For Crisp moral virtue is merely inseparable from practical wisdom, and so the passage in which Aristotle suggests a closer connection between them—the seminal passage for Aristotle’s argument for the reciprocity of the moral virtues—becomes an afterthought.

One thus wonders whether Crisp is less interested in seeing modern virtue ethics anew through the lens of the NE, than in seeing the NE through the lens of modern virtue ethics. It is a good thing that Aristotle should be updated. But I am most disappointed to find that at the very points where Aristotle seems to have the most to contribute to current debates in ethics, Aristotle is not simply being updated. He is being virtually rewritten.

Notes

1. I shall concentrate mainly on Ross’ translation, as opposed to (say) Irwin’s, which, while excellent, is designed more as a study tool than as a page-turner.

2. Consequently, Aristotle is able to ask in III.2 whether prohairesis is a form of appetite, spirit, wish, or belief; the question makes less sense, however, if prohairesis is a form of calculation.

3. And it is dogged; e.g. I was floored to see that at V.9, 1136b15 the rather bland use of “choose”—”it still remains to discuss two of the things we chose to discuss”—is rendered “things we rationally chose”! Some other distracting translation choices, which seem to betray a similarly simplistic approach, are “first principle” for archL at IX.5, 1167a3, where it clearly seems to be used in the non-technical sense of “beginning”; and “the masses” for hoi polloi in many places (esp. IX.7, 8) where it seems to mean simply “most people.”

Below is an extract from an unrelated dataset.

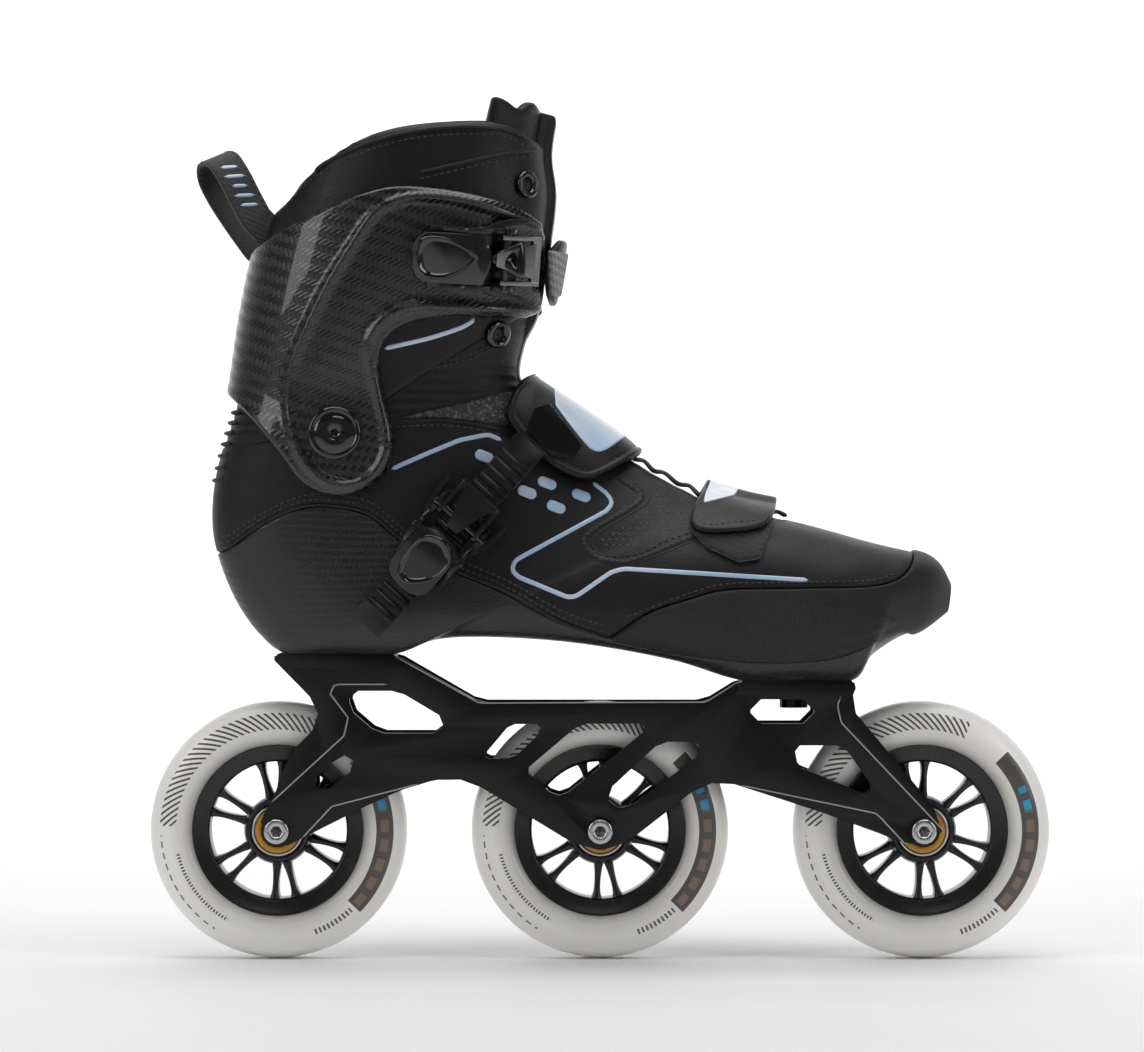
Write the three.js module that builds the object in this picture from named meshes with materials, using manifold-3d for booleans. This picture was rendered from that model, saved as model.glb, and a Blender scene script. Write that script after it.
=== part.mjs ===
// A three-wheel inline skate for the right foot, in millimetres.
// +X points to the toe, +Z up, -Y to the outer (lateral) side of the foot.
// The origin is on the ground, straight under the middle axle, in the plane of the wheels.
import * as THREE from "three";
import Module from "manifold-3d";

const wasm = await Module();
wasm.setup();

// ---------------------------------------------------------------- driving dimensions
const FIT_GAP = 0.3; // between pieces that touch
const WHEEL_R = 55; // 110 mm wheels
const DRAWN_R = 55; // wheel radius that the outlines of frame and boot are drawn for
const BOSS_TOP_Z = 65; // the frame grows between its bosses and its decks when the wheels do
const DECK_LINE_Z = 109.9;
const TYRE_W = 24;
const CORE_R = 36.2; // radius where the tyre meets the wheel core
const CORE_RIM_R = 29.4; // inside of the core's rim
const CORE_W = 16;
const AXLE_PITCH = 137.6;
const AXLE_R = 4;
const BEARING_OD_R = 11; // 608 bearing: 22 mm outside, 8 mm bore, 7 mm wide
const BEARING_W = 7;
const SPACER_L = 10;
const RACE_GAP = 0.5; // between the two races of a bearing
const INNER_RACE_R = 6.1;
const SEAT_GAP = 0.1; // running and seating clearances on round parts
const HUB_R = 13.2;
const SPOKE_PAIRS = 6;
const SPOKE_W = 2.8;

const PLATE_INNER_Y = 14; // frame side plates
const PLATE_T = 3.8;
const PLATE_OUTER_Y = PLATE_INNER_Y + PLATE_T;
const BOSS_R = 7;
const BOSS_FACE_Y = SPACER_L / 2 + BEARING_W + FIT_GAP; // the bosses clamp the inner races
const REAR_DECK_Z = 130.4;
const FRONT_DECK_Z = 119.2;
const DECK_T = 6;
const DECK_HALF_W = 21;
const WEB_T = 3.2;
const MOUNT_REAR_X = -112; // the two mounting bolts stand 195 mm apart
const MOUNT_PITCH = 195;
const MOUNT_SLOT = 10; // travel of the bolt in its slot, front to back
const MOUNT_BOLT_R = 3;
const MOUNT_HEAD_R = 6;
const MOUNT_HEAD_H = 4;
const WASHER_R = 8;
const WASHER_T = 1.5;
const BOLT_BITE = 6.5; // thread length in the shell

const AXLE_HEAD_R = 5.4;
const AXLE_HEAD_T = 2.2;
const SOCKET_R = 2.3;

const WALL_T = 3.2; // shell and upper wall
const SOLE_T = 6.5; // the shell's floor above its underside
const PAD_T = 4.5; // ankle padding
const PAD_DROP = 2; // top of the padding under the top edge of the shaft
const INSOLE_T = 3.5;
const TONGUE_HALF_W = 42;
const THROAT_HALF_W = 12;
const TONGUE_PROUD = 3; // how far the tongue stands out of the throat at the shin
const TONGUE_T = 4;
const CUFF_CLEAR = 1.6;
const CUFF_T = 3.6;
const CUFF_PIVOT = [-111.5, 224];
const CUFF_BOLT_R = 4;
const CUFF_CAP_R = 11.2;
const CUFF_CAP_T = 2.4;
const GUSSET_R = 15; // disc of the gusset round the ankle pivot
const GUSSET_INSET = 0.4;
const FLEX_FRONT = [14, 31.5]; // directions from the pivot, in degrees: foot below, shaft above
const FLEX_BACK = [186, 156];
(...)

4. A smaller issue of vocabulary is Crisp’s use of “science” to render episteme at II.6, 1106b5, Aristotle clearly has in mind some sort of productive and/or practical knowledge, which is not how we think of science, nor indeed how Aristotle thought of science in the strict sense (as in Posterior Analytics; see also the distinction between practical and theoretical reasoning in NE VI.1-2). Also, in VII.1-10 I prefer Ross’ “self-indulgence” to Crisp’s “intemperance” for akolasia (the former is more specific, and so better suited here), and Ross’ “continence” to Crisp’s “self-control” for enkrateia (although there really is no good English word for this, the latter sounds too much like a candidate for one of the virtues). Ross’ sentence that virtuous activities “are what determine happiness” (I.10, 1100b9-10) I find preferable to Crisp’s “What really matter for happiness are activities in accordance with virtue”; that something “determines” happiness seems to be a more rigorous notion than what “really matters” for happiness. I also find the sentence that among ends “some are activities, others are products apart from the activities that produce them” (I.1, 1094a4-5) in Ross preferable to Crisp’s “some ends are activities, while others are products which are additional to the activities”; the relation of product to activity seems to me clearer in the former than in the latter.

5. Crisp does not tell us why we should be antiquarian beyond pointing out certain obvious cultural differences between ancient Athens and modern societies. A clue might come in his chastising Aristotle for having too short a list of virtuous character traits: “There are differences,” Crisp writes, “between Aristotle and modern writers on the virtues. The virtue of kindness or beneficence, for example, is almost entirely absent from Aristotle’s account” (p. xvii). Whether that is really true to Aristotle or not, in contemporary virtue ethics such chastisement is all too easy, since the list of virtues is typically regarded as open-ended as the list of moral concerns, for each of which there is a different virtue. But Aristotle and other ancient ethicists would have found this “grocery list” approach rather startling, since their project is to bring the diversity and plurality of good character traits into an ever more unified list. The Stoics, for instance, say there are but four virtues (wisdom, temperance, justice, and courage), not to deny the plurality of virtues—indeed, we also find surprisingly long and fine-grained lists of the Stoic virtues (see esp. Stobaeus, Anthology 2, 5b-5b2)—but to find rational order and unity among that plurality. So too for Aristotle. Thus it may be an interesting fact that certain virtues are absent from Aristotle’s list, but it is hard to know what to infer from that. Sadly, Crisp infers that Aristotle is just not as interested in kindness as we moderns are. To miss the point of ancient lists of virtues in this way is to misunderstand their relevance for their modern counterparts.

6. It is worth pointing out, however, that Ross makes a similar claim in his introductory essay, p. viii.

7. Cp. Julia Annas, The Morality of Happiness (Oxford, 1994) pp. 73f, who also treats the intellectual and emotional/reactive as two “sides” of moral virtue in the NE (cf. 143f).

8. Richard Sorabji, “Aristotle on the Role of Intellect in Virtue,” in A. O. Rorty, ed., Essays on Aristotle’s Ethics (University of California, 1980), p. 207. See also p. 216 (and Myles Burnyeat, “Aristotle on Learning to be Good,” in Rorty, pp. 73f) for the view that in the NE habituation itself includes training of practical reasoning; as Nancy Sherman puts it, “The affective element of virtue itself embeds practical reason….Properly habituated emotions come to embed or internalize the judgments of mature practical reason” ( Making a Necessity of Virtue (Cambridge, 1997), pp. 242f; see also Sherman, “The Habituation of Character,” in Sherman, ed., Aristotle’s Ethics: Critical Essays (Rowman & Littlefield, 1999)); and Annas (1994), pp. 368f.

9. David Bostock, Aristotle’s Ethics (Oxford, 2000), pp. 87f. Cf. Annas (1994), pp. 75-77.